WASHINGTON – A Senate bid to make former lawmakers wait two years before becoming lobbyists was rejected Thursday by the House Judiciary Committee, reflecting concern that the Democratic leaders' public ethics campaign has gone too far.
In a voice vote that drew no objections from either party, committee members embraced existing language that requires retired members to wait only one year before contacting former colleagues on behalf of paying clients.
A bill the Senate overwhelming passed in January would bar any type of lobbying activity, not just contacting lawmakers, for two years. The "cooling off" periods in both versions also apply to senior congressional aides who become lobbyists and seek to influence former colleagues in Congress.

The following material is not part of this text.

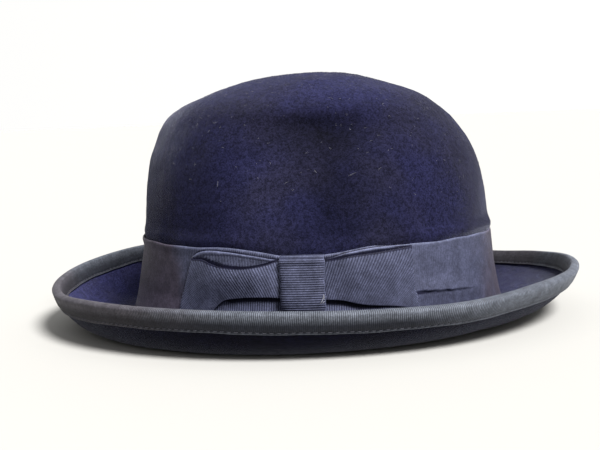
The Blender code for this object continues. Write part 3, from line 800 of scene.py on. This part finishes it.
def make_loop(loop):
    """One loop: back layer from the knot to the fold, round the fold, front layer back."""
    side = loop["side"]
    reach = abs(np.interp(30.0, *np.array(loop["fold"]).T) - loop["knot"])
    rows = 48
    across = np.linspace(0.0, 1.0, rows)[None, :]

    def x_at(part, height):
        """x at a share of the way from the knot to the slanting fold."""
        fold = np.array(loop["fold"])
        return loop["knot"] + (np.interp(height, fold[:, 0], fold[:, 1]) - loop["knot"]) * part

    def sheet(part, top):
        high = curve(loop[top], x_at(part, 44.0))
        low = curve(loop["front_low"], x_at(part, 16.0))
        height = low + (high - low) * across
        return x_at(part, height), height

    def front_offset(part, up):
        """Distance off the band: held at the knot, standing off half way, flat at the fold."""
        at_top = 1.5 + (loop["stand"] - 1.5) * smooth(part * 3.2) * smooth((1.04 - part) * 2.6)
        _, end, taper = loop["wedge"]
        at_foot = 0.6 + 1.2 * smooth(part * 7.0 + 0.45) * smooth((end - part) / (1.5 * taper))
        belly = 0.9 * np.sin(math.pi * up) * smooth(part * 3.0) * smooth((1.0 - part) * 3.0)
        return ON_BAND + at_foot + (at_top - at_foot) * smooth(up) + belly

    back_part = np.linspace(0.0, 1.0, 90)[:, None]
    front_part = np.linspace(1.0, 0.0, 170)[:, None]
    bx, bz = sheet(back_part, "back_top")
    fx, fz = sheet(front_part, "front_top")
    bo = ON_BAND + 0.3 + 0.5 * smooth((across - 0.8) / 0.2) + 0.0 * back_part
    fo = front_offset(front_part, across)
    turns = np.linspace(0.0, 1.0, 9)[1:-1, None]
    ease = (1 - np.cos(math.pi * turns)) / 2
    mx = bx[-1:] + (fx[:1] - bx[-1:]) * ease + 0.7 * side * np.sin(math.pi * turns)
    mz = bz[-1:] + (fz[:1] - bz[-1:]) * ease
    mo = bo[-1:] + (fo[:1] - bo[-1:]) * ease
    x, z, offset = (np.concatenate(three) for three in ((bx, mx, fx), (bz, mz, fz), (bo, mo, fo)))
    kind = np.concatenate([np.full(len(bx), -1.0), np.linspace(-1.0, 1.0, len(mx)),
                           np.ones(len(fx))])[:, None]
    away = np.clip(np.abs(x - loop["knot"]) / reach, 0.0, 1.1)
    drop = 28.0
    down = np.clip((44.0 - z) / drop, -0.1, 1.4)
    lean_top = 0.30 + 0.10 * away
    lean_foot = 0.38 + 0.50 * away
    lean = drop * (lean_top * down + (lean_foot - lean_top) * down**2 / 2)
    lean = lean * np.where(kind > 0, 1.0, 0.15)
    spread = x - 0.12 * side * reach * away**2
    rib = rib_profile((spread + side * lean) / LOOP_RIB)
    centre = on_wall(x, z, offset)
    normal = sheet_normals(centre)
    # The loop's outer side faces the band in the back layer, and away from it in front.
    outwards = np.sign(np.sum(normal[len(bx) // 2, rows // 2]
                              * felt_normal(angle_at_x(-6.0, 30.0), station_at(30.0))))
    normal *= -outwards
    selvedge = smooth(np.minimum(across, 1.0 - across) / 0.035)
    half = 0.3
    rise = RIB_DEPTH * (rib - 0.5) * selvedge
    outer = centre + normal * (half + rise)[..., None]
    inner = centre - normal * (half - rise)[..., None]
    points, quads = strap(outer, inner)

    front_top = curve(loop["front_top"], x)
    # Painted shade in the loop's pocket, below the front layer's top edge.
    painted_pocket_shade = smooth((front_top + 1.4 - z) / 0.5)
    # A painted shadow line just below the back layer's top selvedge.
    painted_slot_shade = bell(across - 0.945, 0.018)
    inner_face = loop["inside"] * (0.1 + 0.9 * rib) * (1.0 - 0.9 * painted_slot_shade)
    # The back layer's top selvedge is pale, with a painted highlight on it.
    inner_face = np.where(across > 0.972, 1.45, inner_face) * (1.0 - 0.97 * painted_pocket_shade)
    # The front face is darker towards its lower edge and has a painted shadow line along its top
    # edge.
    front_face = loop["pale"] * rib * (1.0 - 0.25 * smooth((0.2 - across) / 0.2))
    front_face = front_face * (1.0 - 0.93 * smooth((across - 0.965) / 0.015))
    # Painted shade on the loop's inside faces, against the band and in the pocket.
    painted_inside_shade = 0.08
    face = np.where(kind > 0, front_face, inner_face)
    weave_and_painted_light = np.concatenate([np.where(kind > 0, face, painted_inside_shade),
                             np.where(kind > 0, painted_inside_shade, face)[:, ::-1]], axis=1)
    return points, quads, weave_and_painted_light.ravel()


def make_bow_loops():
    parts = [make_loop(LEFT_LOOP), make_loop(RIGHT_LOOP)]
    points, quads = join([part[:2] for part in parts])
    weave_and_painted_light = np.concatenate([part[2] for part in parts])
    brown_tint = 0.12 * band_brown_tint(points)
    return mesh_piece("bow_ribbon_loops", points, quads, RIBBON_LOOK, "bow_loops",
                      attributes={"weave_and_painted_light": weave_and_painted_light, "brown_tint": brown_tint})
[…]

The full House is scheduled to vote next week on its ethics package, and any differences with the Senate version would have to be resolved in negotiations.
House and Senate Democratic leaders vowed to crack down on lobbying and fundraising abuses when they took control of Congress in January. Some lawmakers, however, feel the advocates have gone overboard, hampering legitimate efforts to raise campaign money and to seek good jobs after leaving Congress.
House Judiciary Committee Chairman John Conyers, D-Mich., called for rejecting the two-year waiting period, saying it would hurt efforts "to attract and retain topflight staff" who might eventually want to become well-paid lobbyists.
Rep. Lamar Smith of Texas, the committee's senior Republicans, agreed. "A two-year ban does not provide significantly more benefit than a one-year ban," he said.
The decision disappointed some public advocacy groups. They were pleased, however, by the committee's endorsement of a separate bill to make lobbyists disclose their role in a campaign fundraising practice called bundling. It involves soliciting and collecting donations from numerous people and delivering them to a candidate in one bundle.
Under current law, individual check-writers must report their donations, but lobbyist-bundlers often go undetected. The Senate version also would require disclosure of bundling.
Rejection of the two-year waiting period provision disappointed Craig B. Holman of the nonprofit group Public Citizen. Based on his understanding of members' negotiations, he said, the bundling provision "came at the price of the revolving-door" measure regarding lawmakers-turned-lobbyists.
The House committee also rejected a Senate-passed measure to prohibit lobbyists from throwing large parties to honor one or more lawmakers as part of the presidential nominating conventions.
Like the Senate, the House panel also turned thumbs down on the idea of requiring the public disclosure of large fees paid to lobbyists who promote supposedly grassroots efforts to influence Congress. Rep. Marty Meehan, D-Mass., said the change is needed to shed light on "special-interest money disguised as grassroots lobbying."
Conyers, Smith and others said the proposal might inhibit citizens from exercising their constitutional right to petition the government. An array of groups from the political left, right and center had lined up against Meehan's measure.